The EU’s approval clears a major hurdle and went through without Nvidia having to make any concessions, according to a Dec. 19 regulatory filing with the U.S. Securities and Exchange Commission by Mellanox. The U.S. had previously cleared the deal too, though approval from China is still pending.
The EU said the proposed acquisition “would raise no competition concerns, because the companies mainly supply complementary products and they will not be able to leverage their respective positions into neighboring markets.”
“The two companies have now received regulatory antitrust approval for the deal from the European Commission and Mexico,” Mellanox said in a filing. “The transaction remains subject to customary closing conditions and the remaining regulatory approval from the Anti-Monopoly Bureau of the State Administration for Market Regulation of the People’s Republic of China.”

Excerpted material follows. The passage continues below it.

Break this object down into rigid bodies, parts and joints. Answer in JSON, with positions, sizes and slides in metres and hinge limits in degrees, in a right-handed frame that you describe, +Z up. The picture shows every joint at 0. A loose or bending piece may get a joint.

The acquisition, which was announced in March and will be Nvidia’s largest ever, is a strategic play by the chipmaker, which was once known primarily for its graphics processing units but has since become a major player in areas such as high performance computing and artificial intelligence.
Mellanox sells specialized “Infiniband” networking equipment that facilitates extremely rapid data transfers. The company also has a strong presence in Ethernet and other networking technologies. It’s believed that Nvidia wants to leverage Mellanox’s technologies in order to boost its presence in the data center and better compete with rivals such as Intel Corp.
“Long-term, I think we have the opportunity to create data center-scale computing architectures; short-term, Mellanox’s footprint in data centers is quite large,” Nvidia Chief Executive Jensen Huang (pictured) said…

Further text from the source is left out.